Kai Rawes Studie über Ausländerbeschäftigung und Zwangsarbeit im Ruhrkohlenbergbau während des Ersten Weltkrieges, seine Dissertationsschrift von 2003, ist die erste Monografie in einer auf zehn Bände konzipierten neuen Schriftenreihe des Klartext Verlages zur Geschichte der Zwangsarbeit im Bergbau. Das Buch ist, wie auch die geplanten weiteren Studien aus einem mehrjährigen Forschungsprojekt zur „Zwangsarbeit im deutschen Kohlenbergbau“ unter der wissenschaftlichen Leitung von Klaus Tenfelde an der Ruhr-Universität Bochum hervorgegangen. Erste Erträge dieses Projektes liegen bereits in einem Auftaktband der Schriftenreihe vor, der gemeinsam mit einem kommentierten Dokumentenband auf einer Tagung im Bochumer „Haus der Geschichte des Ruhrgebiets“ im März 2005 vorgestellt wurde.1

Obwohl die Geschichte der Zwangsarbeit im Zweiten Weltkrieg inzwischen als sehr gut erforscht gilt, sind Forschungslücken offen geblieben, von denen das Bochumer Projekt zumindest einige schließen wird. Das gilt zunächst für die Geschichte des Zwangsarbeitereinsatzes im Steinkohlenbergbau selbst, für den bislang, trotz seiner außerordentlich großen kriegswirtschaftlichen Bedeutung, keine einschlägigen Arbeiten vorlagen. Das gilt noch mehr für die Zwangsarbeit in den von Deutschland besetzten Gebieten während des Zweiten Weltkrieges, über die bis heute vergleichsweise wenig bekannt ist. Vor allem aber gilt dies für den Komplex der Zwangsarbeit und des Ausländereinsatzes im Ersten Weltkrieg.
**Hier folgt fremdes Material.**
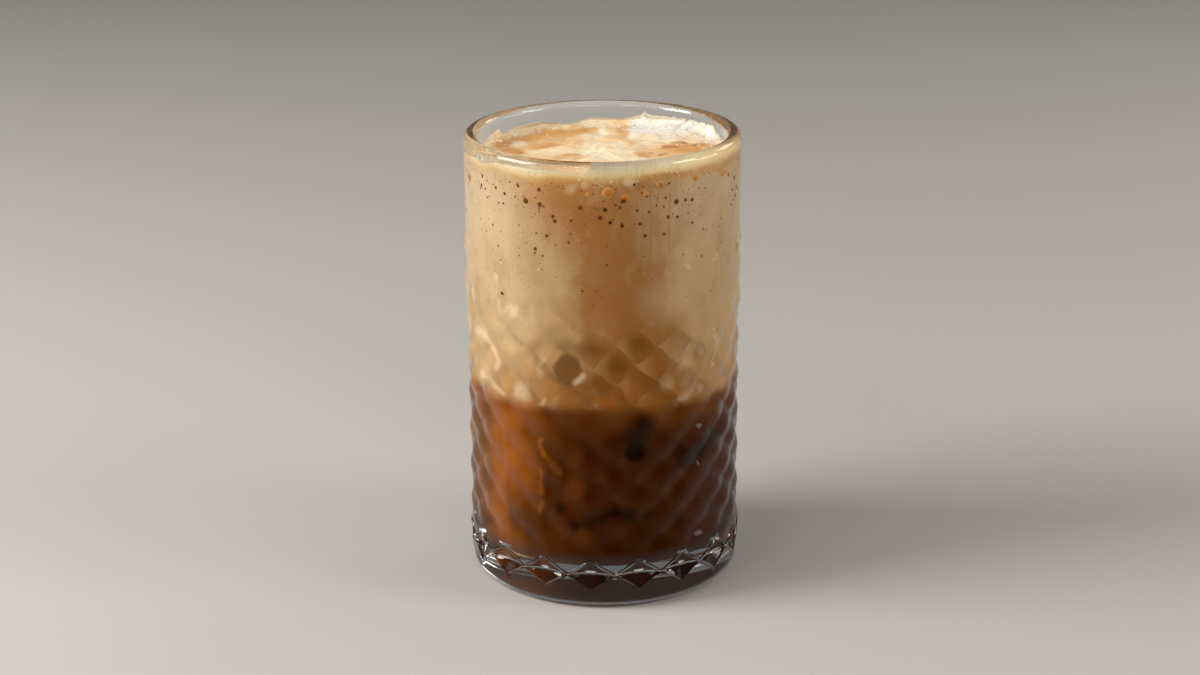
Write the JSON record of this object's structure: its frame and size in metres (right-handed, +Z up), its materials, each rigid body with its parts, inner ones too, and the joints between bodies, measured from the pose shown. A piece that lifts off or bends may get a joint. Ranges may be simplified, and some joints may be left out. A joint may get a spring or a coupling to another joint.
{
  "type": "frappe in a glass",
  "caption": "Iced frappe with dark coffee, milk foam and a froth cap, in a clear moulded tumbler with a pillow lattice and a diamond band.",
  "frame": {"origin": "middle of the foot, on the surface that the tumbler stands on", "axes": "+Z up along the tumbler's axis; -Y towards the viewer of the picture; +X to the viewer's right"},
  "size_m": [0.0792, 0.079, 0.13],
  "materials": {
    "clear_glass": "clear, smooth, fire-polished",
    "dark_coffee": "stands in for dark iced coffee",
    "coffee_foam": "stands in for fine coffee-coloured milk foam",
    "pale_froth": "stands in for pale froth, marbled white and tan"
  },
  "bodies": {
    "root": {"glass": "clear_glass", "coffee": "dark_coffee", "milk_foam": "coffee_foam", "froth_cap": "pale_froth"}
  },
  "joints": []
}
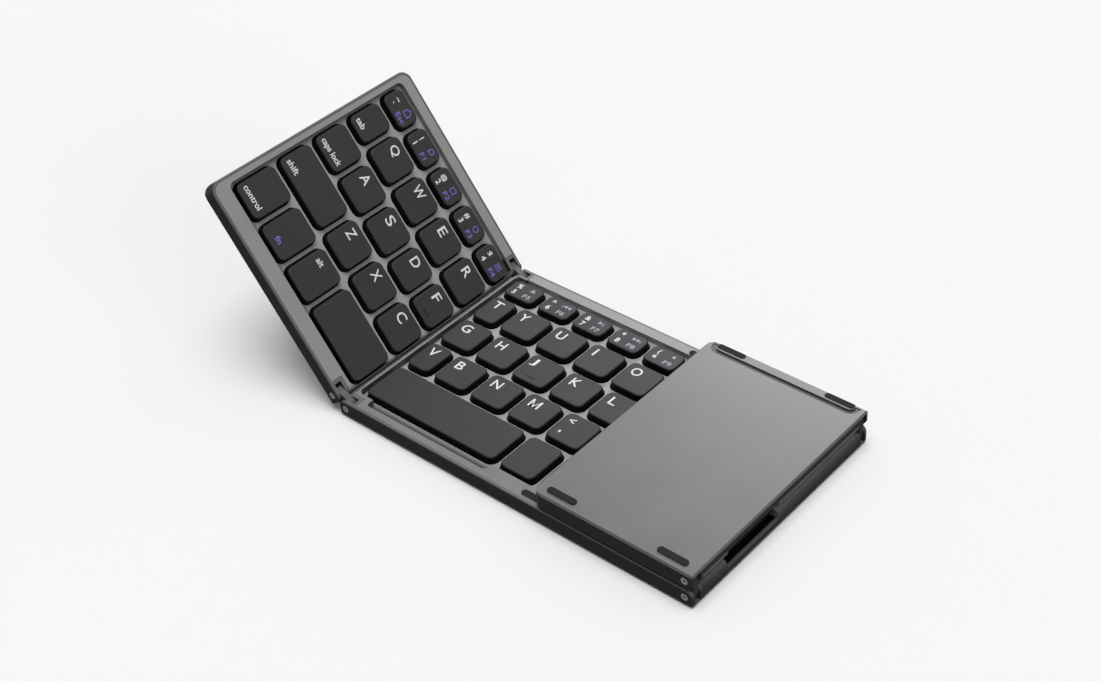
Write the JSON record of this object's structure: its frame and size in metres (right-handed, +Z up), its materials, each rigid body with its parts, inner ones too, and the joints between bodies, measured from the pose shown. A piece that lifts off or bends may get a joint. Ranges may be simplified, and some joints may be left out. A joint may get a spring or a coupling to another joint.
{
  "type": "folding keyboard",
  "caption": "Pocket keyboard in three panels: a middle panel and a key wing and a touch wing that fold over it on double-pin link hinges.",
  "frame": {"origin": "centre of the middle panel, on the surface that its feet stand on", "axes": "+X along the keyboard towards the touch wing, +Y from the user's side to the number row, +Z up out of the keys"},
  "size_m": [0.2058, 0.0955, 0.0741],
  "materials": {
    "casing": "fine bead-blasted, anodised grey",
    "frame": "satin grey paint on moulded plastic",
    "keycap": "fine matt texture, printed legends",
    "rubber": "matt",
    "link": "satin",
    "pin": "turned and polished head",
    "key_circuit": "film circuit on a backing sheet with rubber domes",
    "ribbon": "black polyimide film",
    "pad": "fine matt coating",
    "board": "solder mask",
    "port": "bright stamped shell",
    "cell": "foil pouch"
  },
  "bodies": {
    "middle": {"mid_casing": "casing", "mid_frame": "frame", "mid_circuit": "key_circuit", "mid_feet": "rubber", "bumpers": "rubber"},
    "left_link": {"left_links": "link", "left_pins": "pin"},
    "left_wing": {"left_casing": "casing", "left_frame": "frame", "left_circuit": "key_circuit", "left_feet": "rubber"},
    "right_link": {"right_links": "link", "right_pins": "pin", "right_ribbon": "ribbon"},
    "right_wing": {"right_casing": "casing", "right_frame": "frame", "main_board": "board", "charging_port": "port", "battery": "cell", "right_feet": "rubber"},
    "pad": {"touch_pad": "pad"},
    "key_tab_body": {"key_tab": "keycap"},
    "key_q_body": {"key_q": "keycap"},
    "key_w_body": {"key_w": "keycap"},
    "key_e_body": {"key_e": "keycap"},
    "key_r_body": {"key_r": "keycap"},
    "key_caps_body": {"key_caps": "keycap"},
    "key_a_body": {"key_a": "keycap"},
    "key_s_body": {"key_s": "keycap"},
    "key_d_body": {"key_d": "keycap"},
    "key_f_body": {"key_f": "keycap"},
    "key_shift_body": {"key_shift": "keycap"},
    "key_z_body": {"key_z": "keycap"},
    "key_x_body": {"key_x": "keycap"},
    "key_c_body": {"key_c": "keycap"},
    "key_control_body": {"key_control": "keycap"},
    "key_fn_body": {"key_fn": "keycap"},
    "key_alt_body": {"key_alt": "keycap"},
    "left_space_body": {"left_space": "keycap"},
    "left_number_keys_body": {"left_number_keys": "keycap"},
    "key_t_body": {"key_t": "keycap"},
    "key_y_body": {"key_y": "keycap"},
    "key_u_body": {"key_u": "keycap"},
    "key_i_body": {"key_i": "keycap"},
    "key_o_body": {"key_o": "keycap"},
    "key_g_body": {"key_g": "keycap"},
    "key_h_body": {"key_h": "keycap"},
    "key_j_body": {"key_j": "keycap"},
    "key_k_body": {"key_k": "keycap"},
    "key_l_body": {"key_l": "keycap"},
    "key_v_body": {"key_v": "keycap"},
    "key_b_body": {"key_b": "keycap"},
    "key_n_body": {"key_n": "keycap"},
    "key_m_body": {"key_m": "keycap"},
    "key_comma_body": {"key_comma": "keycap"},
    "mid_space_body": {"mid_space": "keycap"},
    "key_meta_body": {"key_meta": "keycap"},
    "mid_number_keys_body": {"mid_number_keys": "keycap"},
    "covered_keys_body": {"covered_keys": "keycap"}
  },
  "joints": [
    {"name": "fold_left", "type": "hinge", "parent": "middle", "child": "left_link", "pos_m": [-0.0725, 0, 0.0036], "axis": [0, 1, 0], "range_deg": [-26.5, 63.5]},
    {"name": "fold_left_wing", "type": "hinge", "parent": "left_link", "child": "left_wing", "pos_m": [-0.0785, 0, 0.00659], "axis": [0, 1, 0], "range_deg": [-26.5, 63.5]},
    {"name": "fold_right", "type": "hinge", "parent": "middle", "child": "right_link", "pos_m": [0.0725, 0, 0.0036], "axis": [0, 1, 0], "range_deg": [0, 90]},
    {"name": "fold_right_wing", "type": "hinge", "parent": "right_link", "child": "right_wing", "pos_m": [0.0725, 0, 0.0103], "axis": [0, 1, 0], "range_deg": [0, 90]},
    {"name": "click_pad", "type": "slide", "parent": "right_wing", "child": "pad", "axis": [0, 0, 1], "range_m": [0, 0.0003], "stiffness_N_per_m": 4000},
    {"name": "press_tab", "type": "slide", "parent": "left_wing", "child": "key_tab_body", "axis": [-0.7986, 0, -0.6018], "range_m": [0, 0.0012], "stiffness_N_per_m": 400},
    {"name": "press_q", "type": "slide", "parent": "left_wing", "child": "key_q_body", "axis": [-0.7986, 0, -0.6018], "range_m": [0, 0.0012], "stiffness_N_per_m": 400},
    {"name": "press_w", "type": "slide", "parent": "left_wing", "child": "key_w_body", "axis": [-0.7986, 0, -0.6018], "range_m": [0, 0.0012], "stiffness_N_per_m": 400},
    {"name": "press_e", "type": "slide", "parent": "left_wing", "child": "key_e_body", "axis": [-0.7986, 0, -0.6018], "range_m": [0, 0.0012], "stiffness_N_per_m": 400},
    {"name": "press_r", "type": "slide", "parent": "left_wing", "child": "key_r_body", "axis": [-0.7986, 0, -0.6018], "range_m": [0, 0.0012], "stiffness_N_per_m": 400},
    {"name": "press_caps", "type": "slide", "parent": "left_wing", "child": "key_caps_body", "axis": [-0.7986, 0, -0.6018], "range_m": [0, 0.0012], "stiffness_N_per_m": 400},
    {"name": "press_a", "type": "slide", "parent": "left_wing", "child": "key_a_body", "axis": [-0.7986, 0, -0.6018], "range_m": [0, 0.0012], "stiffness_N_per_m": 400},
    {"name": "press_s", "type": "slide", "parent": "left_wing", "child": "key_s_body", "axis": [-0.7986, 0, -0.6018], "range_m": [0, 0.0012], "stiffness_N_per_m": 400},
    {"name": "press_d", "type": "slide", "parent": "left_wing", "child": "key_d_body", "axis": [-0.7986, 0, -0.6018], "range_m": [0, 0.0012], "stiffness_N_per_m": 400},
    {"name": "press_f", "type": "slide", "parent": "left_wing", "child": "key_f_body", "axis": [-0.7986, 0, -0.6018], "range_m": [0, 0.0012], "stiffness_N_per_m": 400},
    {"name": "press_shift", "type": "slide", "parent": "left_wing", "child": "key_shift_body", "axis": [-0.7986, 0, -0.6018], "range_m": [0, 0.0012], "stiffness_N_per_m": 400},
    {"name": "press_z", "type": "slide", "parent": "left_wing", "child": "key_z_body", "axis": [-0.7986, 0, -0.6018], "range_m": [0, 0.0012], "stiffness_N_per_m": 400},
    {"name": "press_x", "type": "slide", "parent": "left_wing", "child": "key_x_body", "axis": [-0.7986, 0, -0.6018], "range_m": [0, 0.0012], "stiffness_N_per_m": 400},
    {"name": "press_c", "type": "slide", "parent": "left_wing", "child": "key_c_body", "axis": [-0.7986, 0, -0.6018], "range_m": [0, 0.0012], "stiffness_N_per_m": 400},
    {"name": "press_control", "type": "slide", "parent": "left_wing", "child": "key_control_body", "axis": [-0.7986, 0, -0.6018], "range_m": [0, 0.0012], "stiffness_N_per_m": 400},
    {"name": "press_fn", "type": "slide", "parent": "left_wing", "child": "key_fn_body", "axis": [-0.7986, 0, -0.6018], "range_m": [0, 0.0012], "stiffness_N_per_m": 400},
    {"name": "press_alt", "type": "slide", "parent": "left_wing", "child": "key_alt_body", "axis": [-0.7986, 0, -0.6018], "range_m": [0, 0.0012], "stiffness_N_per_m": 400},
    {"name": "press_left_space", "type": "slide", "parent": "left_wing", "child": "left_space_body", "axis": [-0.7986, 0, -0.6018], "range_m": [0, 0.0012], "stiffness_N_per_m": 400},
    {"name": "press_left_number_keys", "type": "slide", "parent": "left_wing", "child": "left_number_keys_body", "axis": [-0.7986, 0, -0.6018], "range_m": [0, 0.0012], "stiffness_N_per_m": 2000},
    {"name": "press_t", "type": "slide", "parent": "middle", "child": "key_t_body", "axis": [0, 0, -1], "range_m": [0, 0.0012], "stiffness_N_per_m": 400},
    {"name": "press_y", "type": "slide", "parent": "middle", "child": "key_y_body", "axis": [0, 0, -1], "range_m": [0, 0.0012], "stiffness_N_per_m": 400},
    {"name": "press_u", "type": "slide", "parent": "middle", "child": "key_u_body", "axis": [0, 0, -1], "range_m": [0, 0.0012], "stiffness_N_per_m": 400},
    {"name": "press_i", "type": "slide", "parent": "middle", "child": "key_i_body", "axis": [0, 0, -1], "range_m": [0, 0.0012], "stiffness_N_per_m": 400},
    {"name": "press_o", "type": "slide", "parent": "middle", "child": "key_o_body", "axis": [0, 0, -1], "range_m": [0, 0.0012], "stiffness_N_per_m": 400},
    {"name": "press_g", "type": "slide", "parent": "middle", "child": "key_g_body", "axis": [0, 0, -1], "range_m": [0, 0.0012], "stiffness_N_per_m": 400},
    {"name": "press_h", "type": "slide", "parent": "middle", "child": "key_h_body", "axis": [0, 0, -1], "range_m": [0, 0.0012], "stiffness_N_per_m": 400},
    {"name": "press_j", "type": "slide", "parent": "middle", "child": "key_j_body", "axis": [0, 0, -1], "range_m": [0, 0.0012], "stiffness_N_per_m": 400},
    {"name": "press_k", "type": "slide", "parent": "middle", "child": "key_k_body", "axis": [0, 0, -1], "range_m": [0, 0.0012], "stiffness_N_per_m": 400},
    {"name": "press_l", "type": "slide", "parent": "middle", "child": "key_l_body", "axis": [0, 0, -1], "range_m": [0, 0.0012], "stiffness_N_per_m": 400},
    {"name": "press_v", "type": "slide", "parent": "middle", "child": "key_v_body", "axis": [0, 0, -1], "range_m": [0, 0.0012], "stiffness_N_per_m": 400},
    {"name": "press_b", "type": "slide", "parent": "middle", "child": "key_b_body", "axis": [0, 0, -1], "range_m": [0, 0.0012], "stiffness_N_per_m": 400},
    {"name": "press_n", "type": "slide", "parent": "middle", "child": "key_n_body", "axis": [0, 0, -1], "range_m": [0, 0.0012], "stiffness_N_per_m": 400},
    {"name": "press_m", "type": "slide", "parent": "middle", "child": "key_m_body", "axis": [0, 0, -1], "range_m": [0, 0.0012], "stiffness_N_per_m": 400},
    {"name": "press_comma", "type": "slide", "parent": "middle", "child": "key_comma_body", "axis": [0, 0, -1], "range_m": [0, 0.0012], "stiffness_N_per_m": 400},
    {"name": "press_mid_space", "type": "slide", "parent": "middle", "child": "mid_space_body", "axis": [0, 0, -1], "range_m": [0, 0.0012], "stiffness_N_per_m": 400},
    {"name": "press_meta", "type": "slide", "parent": "middle", "child": "key_meta_body", "axis": [0, 0, -1], "range_m": [0, 0.0012], "stiffness_N_per_m": 400},
    {"name": "press_mid_number_keys", "type": "slide", "parent": "middle", "child": "mid_number_keys_body", "axis": [0, 0, -1], "range_m": [0, 0.0012], "stiffness_N_per_m": 3600},
    {"name": "press_covered_keys", "type": "slide", "parent": "middle", "child": "covered_keys_body", "axis": [0, 0, -1], "range_m": [0, 0.0012], "stiffness_N_per_m": 6000}
  ],
  "couplings": [
    {"joint": "fold_left_wing", "follows": "fold_left", "ratio": 1},
    {"joint": "fold_right_wing", "follows": "fold_right", "ratio": 1}
  ]
}
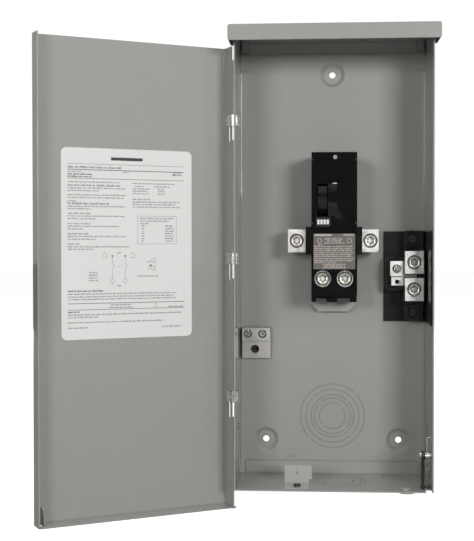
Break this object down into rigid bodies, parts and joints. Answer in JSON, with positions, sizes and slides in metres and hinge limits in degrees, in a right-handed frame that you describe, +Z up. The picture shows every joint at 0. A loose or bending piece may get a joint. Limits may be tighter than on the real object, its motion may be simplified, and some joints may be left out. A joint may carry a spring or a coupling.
{
  "type": "outdoor main circuit breaker enclosure",
  "caption": "Surface-mounted rain-tight grey steel box with a lift-up hinged door, holding a two-pole main breaker, line and load lugs, a neutral assembly and a ground lug.",
  "frame": {"origin": "midway between the two lower mounting holes, on the surface of the building wall", "axes": "+Z up, +Y into the wall (the box faces -Y), +X to the right seen from the front"},
  "size_m": [0.437, 0.1935, 0.5461],
  "materials": {
    "painted_steel": "semi-gloss grey powder coat with faint orange peel",
    "bracket_paint": "matt light grey paint",
    "zinc_steel": "bright zinc plate",
    "dark_steel": "black oxide",
    "clamp_screw": "turned, satin",
    "tin_plated_aluminium": "extruded and tin plated, satin",
    "label_paper": "printed vinyl-coated paper",
    "insulating_sheet": "black fibre sheet",
    "black_moulding": "moulded, fine texture",
    "glossy_moulding": "polished moulding",
    "rating_print": "black plate with plain white blocks",
    "info_print": "grey-brown printed label",
    "phenolic": "brown thermoset",
    "copper": "copper alloy"
  },
  "bodies": {
    "enclosure": {"enclosure_shell": "painted_steel", "bottom_end_wall": "painted_steel", "rain_hood": "painted_steel", "hub_cover_plate": "painted_steel", "hub_cover_screws": "zinc_steel", "front_bracket": "bracket_paint", "front_bracket_screw": "dark_steel", "latch_stud": "zinc_steel", "latch_spring": "zinc_steel", "hinge_leaves": "zinc_steel", "hinge_pins": "zinc_steel", "ground_lug": "tin_plated_aluminium", "ground_mount_screw": "dark_steel", "neutral_insulator": "insulating_sheet", "neutral_base": "black_moulding", "neutral_base_screws": "dark_steel", "neutral_bar": "tin_plated_aluminium", "neutral_lug_upper": "tin_plated_aluminium", "neutral_lug_lower": "tin_plated_aluminium", "neutral_small_lug": "tin_plated_aluminium", "breaker_bracket": "bracket_paint", "breaker_screws": "zinc_steel", "breaker_base": "black_moulding", "breaker_cover": "glossy_moulding", "cover_screws": "dark_steel", "terminal_shield": "glossy_moulding", "shield_screw": "zinc_steel", "shield_clip": "zinc_steel", "rating_plate": "rating_print", "info_label": "info_print", "arc_chutes": "dark_steel", "line_straps": "tin_plated_aluminium", "line_lug_left": "tin_plated_aluminium", "line_lug_right": "tin_plated_aluminium", "load_straps": "tin_plated_aluminium", "bimetal_strips": "copper", "load_lugs": "tin_plated_aluminium"},
    "hinge_straps": {"hinge_straps": "zinc_steel"},
    "door": {"door_panel": "painted_steel", "door_label": "label_paper"},
    "handle": {"breaker_handle": "black_moulding"},
    "contacts": {"crossbar": "phenolic", "contact_arms": "copper"},
    "latch": {"latch_lever": "dark_steel"},
    "line_screw_left": {"line_screw_left": "clamp_screw"},
    "line_screw_right": {"line_screw_right": "clamp_screw"},
    "load_screw_left": {"load_screw_left": "clamp_screw"},
    "load_screw_right": {"load_screw_right": "clamp_screw"},
    "neutral_screw_upper": {"neutral_screw_upper": "clamp_screw"},
    "neutral_screw_lower": {"neutral_screw_lower": "clamp_screw"},
    "neutral_small_screw": {"neutral_small_screw": "zinc_steel"},
    "ground_screw_left": {"ground_screw_left": "zinc_steel"},
    "ground_screw_right": {"ground_screw_right": "zinc_steel"}
  },
  "joints": [
    {"name": "door_swing", "type": "hinge", "parent": "enclosure", "child": "hinge_straps", "pos_m": [-0.1133, -0.0817, 0.2175], "axis": [0, 0, 1], "range_deg": [-20, 150]},
    {"name": "door_lift", "type": "slide", "parent": "hinge_straps", "child": "door", "axis": [0, 0, 1], "range_m": [0, 0.015]},
    {"name": "handle_throw", "type": "hinge", "parent": "enclosure", "child": "handle", "pos_m": [-0.012, -0.0577, 0.2844], "axis": [1, 0, 0], "range_deg": [0, 50]},
    {"name": "contacts_open", "type": "hinge", "parent": "enclosure", "child": "contacts", "pos_m": [0.0012, -0.0287, 0.2794], "axis": [1, 0, 0], "range_deg": [-25, 0]},
    {"name": "latch_release", "type": "hinge", "parent": "enclosure", "child": "latch", "pos_m": [0.0996, -0.0927, -0.0024], "axis": [1, 0, 0], "range_deg": [0, 15]},
    {"name": "line_clamp_left", "type": "slide", "parent": "enclosure", "child": "line_screw_left", "axis": [0, -1, 0], "range_m": [-0.006, 0.006]},
    {"name": "line_clamp_right", "type": "slide", "parent": "enclosure", "child": "line_screw_right", "axis": [0, -1, 0], "range_m": [-0.006, 0.006]},
    {"name": "load_clamp_left", "type": "slide", "parent": "enclosure", "child": "load_screw_left", "axis": [0, -1, 0], "range_m": [-0.006, 0.008]},
    {"name": "load_clamp_right", "type": "slide", "parent": "enclosure", "child": "load_screw_right", "axis": [0, -1, 0], "range_m": [-0.006, 0.008]},
    {"name": "neutral_clamp_upper", "type": "slide", "parent": "enclosure", "child": "neutral_screw_upper", "axis": [0, -1, 0], "range_m": [-0.006, 0.006]},
    {"name": "neutral_clamp_lower", "type": "slide", "parent": "enclosure", "child": "neutral_screw_lower", "axis": [0, -1, 0], "range_m": [-0.006, 0.006]},
    {"name": "neutral_clamp_small", "type": "slide", "parent": "enclosure", "child": "neutral_small_screw", "axis": [0, -1, 0], "range_m": [-0.004, 0.005]},
    {"name": "ground_clamp_left", "type": "slide", "parent": "enclosure", "child": "ground_screw_left", "axis": [0, -1, 0], "range_m": [-0.003, 0.004]},
    {"name": "ground_clamp_right", "type": "slide", "parent": "enclosure", "child": "ground_screw_right", "axis": [0, -1, 0], "range_m": [-0.003, 0.004]}
  ],
  "couplings": [
    {"joint": "contacts_open", "follows": "handle_throw", "ratio": -0.5}
  ]
}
Hier steht die Forschung, wie Rawe zutreffend bemerkt (S. 24), tatsächlich erst am Anfang.2

Lange hat der Blick auf die Zwangsarbeit im Zweiten Weltkrieg die entsprechenden Vorgänge im Ersten Weltkrieg beeinflusst oder sogar verstellt. Geriet die Zwangsarbeit im Ersten Weltkrieg überhaupt in den Fokus der Forschung, dann zumeist unter der Fragestellung, ob und inwieweit entsprechende Praktiken von Zwangsarbeit und Ausländerbeschäftigung als „Erfahrungshintergrund“ für den Zwangsarbeitereinsatz im Zweiten Weltkrieg fungierten.3 Abgesehen von zwei größeren Regionalstudien zur Zwangsarbeit in der Landwirtschaft und einigen Aufsätzen, etwa von Jochen Oltmer, hat sich die jüngere Forschung bis heute kaum mit dem Thema Arbeitszwang und Zwangsarbeit im Ersten Weltkrieg als einem eigenständigen Forschungsfeld beschäftigt.4

Rawe sieht darin zu Recht ein Desiderat. Das bisherige Desinteresse der Forschung ist in der Tat bemerkenswert, wenn man sich vergegenwärtigt, dass die deutsche Kriegswirtschaft nicht erst im Zweiten, sondern auch schon im Ersten Weltkrieg ohne den massenhaften Einsatz von Kriegsgefangenen und ausländischen Zivilarbeitern wohl funktionsuntüchtig gewesen wäre. Die zentrale Bedeutung der Beschäftigung ausländischer Arbeitskräfte in den Unternehmen des Ruhrkohlenbergbaus verdeutlicht allein schon ihre quantitative Dimension: zwanzig, zeitweilig sogar bis zu 25 Prozent der Kriegsbelegschaften, so Rawe, rekrutierten sich aus Kriegsgefangenen und angeworbenen bzw. deportierten ausländischen Zivilarbeitern (S. 12). In absoluten Zahlen ausgedrückt, waren teilweise bis zu 75.000 Kriegsgefangene bzw. fast 30.000 ausländische Zivilarbeiter im Ruhrbergbau beschäftigt (S. 75, 182)!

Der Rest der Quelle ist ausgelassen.